Bisakah kita menganti harapan yang terwujud seperti di atas pertengkaran, perkelahian, masalah utang piutang yang berujung pelaporan polisi, terbaring lemah di rumah sakit, dengan wujud sebaliknya menciptakan perdamaian, kerukunan, harmonis, keselamatan dalam berlalu lintas di jalan atau bahkan sedang dalam keadaan sehat seperti pembaca yang budiman saat ini.
Kita harus menghitung detik demi detik resiko atas keburukan yang kita perbuat dan terus menerus melanjutkan nilai nilai kebaikan yang kita perbuat walau hanya sebutir kebaikan, misalnya memberikan segelas minum pada mereka yang kehausan, memberikan senyuman pada mereka yang melintas, atau sekedar sapaan melintas di depan mata.
Semua berangkat dari hati yang akan membisikan, menulis harapan dan tindakan untuk mewujudkan semua baik dan buruknya di masa datang, apakah sebaik-baik dari harapan atau sejelek-jelek yang ditunggu terwujud.

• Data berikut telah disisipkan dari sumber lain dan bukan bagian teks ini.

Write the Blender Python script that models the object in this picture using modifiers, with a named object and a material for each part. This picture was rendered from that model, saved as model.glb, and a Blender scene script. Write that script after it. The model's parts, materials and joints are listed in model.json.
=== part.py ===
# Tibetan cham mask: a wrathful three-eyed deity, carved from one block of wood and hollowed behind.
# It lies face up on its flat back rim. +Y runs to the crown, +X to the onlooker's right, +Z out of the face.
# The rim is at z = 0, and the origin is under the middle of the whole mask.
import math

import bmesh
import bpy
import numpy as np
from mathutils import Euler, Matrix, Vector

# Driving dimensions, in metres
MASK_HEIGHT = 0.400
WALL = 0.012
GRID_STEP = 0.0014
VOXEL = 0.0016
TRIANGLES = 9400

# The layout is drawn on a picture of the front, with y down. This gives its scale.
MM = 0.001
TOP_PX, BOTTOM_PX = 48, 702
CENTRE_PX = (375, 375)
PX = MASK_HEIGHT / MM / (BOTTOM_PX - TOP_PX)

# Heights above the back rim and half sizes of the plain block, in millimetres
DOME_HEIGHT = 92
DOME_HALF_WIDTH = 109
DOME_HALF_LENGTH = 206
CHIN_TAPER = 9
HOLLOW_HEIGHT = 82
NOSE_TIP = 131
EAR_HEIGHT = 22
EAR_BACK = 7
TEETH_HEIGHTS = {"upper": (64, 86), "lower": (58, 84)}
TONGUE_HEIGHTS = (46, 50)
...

Richard Goldberg, seorang ahli dalam tumor neuroendokrin dari University of North Caroline-Chapel Hill mengatakan bahwa "jika hati mulai gagal, kondisi pasien bisa menurun drastis, dan bahkan menemukan jalan buntu" (Republik, oktober 2011)

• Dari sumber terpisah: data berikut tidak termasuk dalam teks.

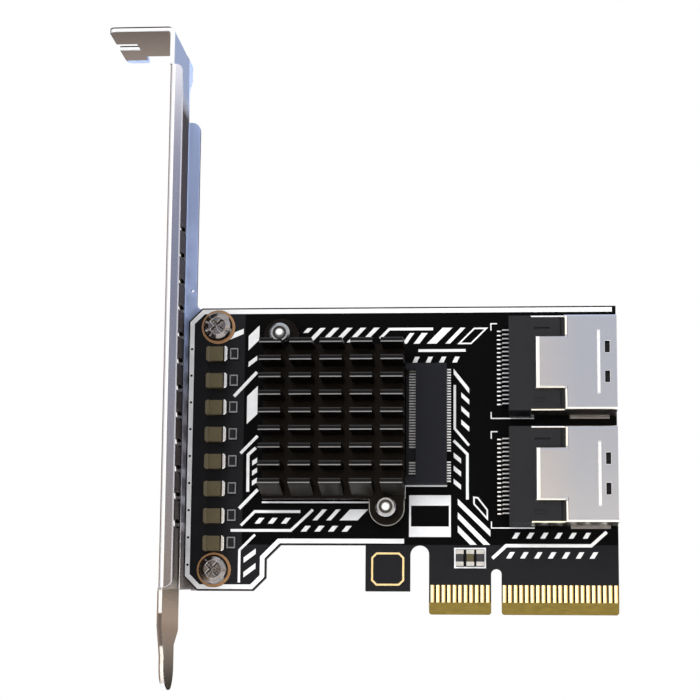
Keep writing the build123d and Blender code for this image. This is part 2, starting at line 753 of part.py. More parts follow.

Bukankah secara tidak sadar beliau mengutip kalimat indah seperti berikut: Ingatlah bahwa di dalam jasad itu ada segumpal daging. Jika ia baik, maka baik pula seluruh jasad. Jika ia rusak, maka rusak pula seluruh jasad. Ketahuilah bahwa ia adalah hati (jantung)" (HR. Bukhari no. 52 dan Muslim no. 1599)
Belajar dari Steve Jobs
Steve Jobs adalah seorang pendiri, ketua dan CEO dari perusahaan Apple. Inc, penulis pernah berkunjung ke salah satu storenya di Amerika yang selalu ramai dikunjungi pengunjung bahkan produk keluaran terbaru Apple sudah pada antri untuk inden.

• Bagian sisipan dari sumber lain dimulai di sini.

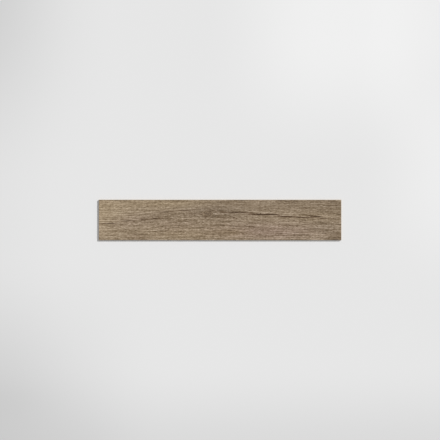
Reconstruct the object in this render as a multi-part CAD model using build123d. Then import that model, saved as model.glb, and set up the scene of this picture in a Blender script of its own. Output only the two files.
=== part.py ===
from build123d import *
import math
import os

# A wood-look porcelain floor plank: one pressed and fired piece, ground square on its four sides.
# It lies on its back, with its face up. The origin is the middle of the back, on the plane of the
# keying ribs. +X runs along the plank, in the direction of the grain, and +Z points out of the face.

# Driving dimensions, in millimetres and degrees
plank_length = 1200.0
plank_width = 200.0
plank_thickness = 9.0

# Arrises left by the grinding wheels: a bevel round the face and a smaller one round the back
face_arris = 0.8
back_arris = 0.4

# Keying relief pressed into the back: shallow cells with raised ribs between them
cell_length = 26.5
cell_width = 26.5
rib_width = 3.0
cell_depth = 0.7
cell_corner = 3.0
cell_draft = 30.0
least_border = 8.0


def cells_each_side(span, pitch):
    """How many cells fit from a centre rib out to the plain border at one edge."""
    room = span / 2 - back_arris - least_border + rib_width / 2
    return math.floor(room / pitch)


def ground_plank():
    """The plank's block, with its arrises bevelled after the four sides are ground."""
    block = Box(
        plank_length,
        plank_width,
        plank_thickness,
        align=(Align.CENTER, Align.CENTER, Align.MIN),
    )
    levels = block.edges().group_by(Axis.Z)
    bevelled = chamfer(levels[-1], face_arris)
    return chamfer(bevelled.edges().group_by(Axis.Z)[0], back_arris)


def keying_cell():
    """One cell of the back relief, narrowing upwards by the draft that lets the punch leave it."""
    mouth = Rectangle(cell_length, cell_width)
    mouth = chamfer(mouth.vertices(), cell_corner)
    return extrude(mouth, amount=cell_depth, taper=cell_draft)


def porcelain_tile():
    """The plank with its pattern of keying cells, and a rib on each centre line of the back."""
    pitch_along = cell_length + rib_width
    pitch_across = cell_width + rib_width
    columns = 2 * cells_each_side(plank_length, pitch_along)
    rows = 2 * cells_each_side(plank_width, pitch_across)
    cell = keying_cell()
    cells = [place * cell for place in GridLocations(pitch_along, pitch_across, columns, rows)]
    return ground_plank() - cells


os.makedirs("parts", exist_ok=True)
tile = porcelain_tile()
export_step(tile, "parts/porcelain_tile.step")
print("solids", len(tile.solids()), "faces", len(tile.faces()), "volume", round(tile.volume))
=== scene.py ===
import math

import bpy
import numpy as np
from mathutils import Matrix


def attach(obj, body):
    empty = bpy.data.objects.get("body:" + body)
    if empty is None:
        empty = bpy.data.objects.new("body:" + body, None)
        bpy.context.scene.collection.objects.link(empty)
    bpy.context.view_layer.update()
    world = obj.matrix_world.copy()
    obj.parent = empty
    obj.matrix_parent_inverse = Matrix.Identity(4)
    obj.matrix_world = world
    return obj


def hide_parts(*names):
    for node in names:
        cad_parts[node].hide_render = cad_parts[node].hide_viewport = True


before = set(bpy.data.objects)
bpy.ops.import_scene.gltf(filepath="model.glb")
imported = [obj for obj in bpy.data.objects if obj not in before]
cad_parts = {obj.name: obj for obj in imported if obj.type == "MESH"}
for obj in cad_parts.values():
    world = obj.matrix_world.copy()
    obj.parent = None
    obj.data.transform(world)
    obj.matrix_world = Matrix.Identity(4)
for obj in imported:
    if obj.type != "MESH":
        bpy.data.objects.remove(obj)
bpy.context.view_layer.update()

# A wood-look porcelain plank, lying on its back on a pale floor. All sizes are in metres.
# The plank is one closed skin: a face that follows the printed grain, a bevelled arris, four
# ground sides, a smaller arris, and a back with its keying cells.

PLANK_LENGTH = 1.200
PLANK_WIDTH = 0.200
PLANK_THICKNESS = 0.009
FACE_ARRIS = 0.0008
BACK_ARRIS = 0.0004
# Two faces that meet at more than this angle show a sharp edge
SHARP_ANGLE = math.radians(38)

FACE_COLUMNS = 540
FACE_ROWS = 150

# The back's keying cells, as the press leaves them
CELL_COLUMNS = 40
CELL_ROWS = 6
CELL_PITCH = 0.0295
CELL_MOUTH = 0.0265
CELL_CORNER = 0.0034
# From the rib down into a cell: how far in from its mouth, and how deep
CELL_INSET = np.array([0.0, 0.0002, 0.00045, 0.00065])
CELL_DEPTH = np.array([0.0, 0.00012, 0.00058, 0.0007])
# The points round one cell, three to each corner
CELL_POINTS = 12

# The face's relief, all of it cut below the wear plane. The last but one is taken off the sum, so
# that its shallowest parts lie on that plane.
RING_SPACING = 0.0074
RING_RELIEF = 0.00013
SWELL_RELIEF = 0.00012
FIBRE_RELIEF = 0.00007
CHECK_RELIEF = 0.00042
KNOT_RELIEF = 0.00018
WEAR_PLANE_RELIEF = 0.00005
DEEPEST_RELIEF = 0.0006

# The arch of the printed grain, whose lines climb towards the knot and fall away after it
ARCH_MIDDLE = -0.060
ARCH_REACH = 0.330
ARCH_LEVEL = 0.015
ARCH_SPREAD = 0.070
ARCH_RISE = 0.030

# The knot, and how far round it the grain parts: further behind it than before it
KNOT_X = -0.064
KNOT_Y = 0.029
KNOT_HALF_LENGTH = 0.030
KNOT_HALF_WIDTH = 0.016
PARTING_BEFORE = 0.060
PARTING_BEHIND = 0.095
PARTING_ACROSS = 0.015

# How far the hills of noise below move things: a grain line in metres, a ring in rings, a check's
# line in metres, and a check's opening and the knot's radius as shares of themselves
GRAIN_WANDER = 0.0020
RING_WANDER = 0.9
FINE_RING_WANDER = 0.28
CHECK_WAVER = 0.0007
CHECK_UNEVENNESS = 0.25
KNOT_RIPPLE = 0.26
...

Sebuah wujud kesadaran yang telah dinanti dalam harapan yang tak terharap, terucap oleh seorang Steve Jobs yang diterjemahkan bebas oleh Majalah Last Word yang pada hakikatnya adalah kerinduan beliau pada bisikan dan kemuliaan iman ke pada Tuhannya.
"Dalam dunia bisnis, aku adalah simbol dari kesuksesan, seakan-akan harta dan diriku tidak terpisahkan, karene selain kerja, hobiku tak banyak.
"Saat ini aku berbaring di rumah sakit, merenung jalan kehidupanku, kekayaan, nama dan kedudukan, semuanya itu tidak ada artinya lagi".
"Malam yang hening, cahaya dan suara mesin di sekitar ranjangku, bagaikan nafasnya maut kematian yang mendekat pada diriku".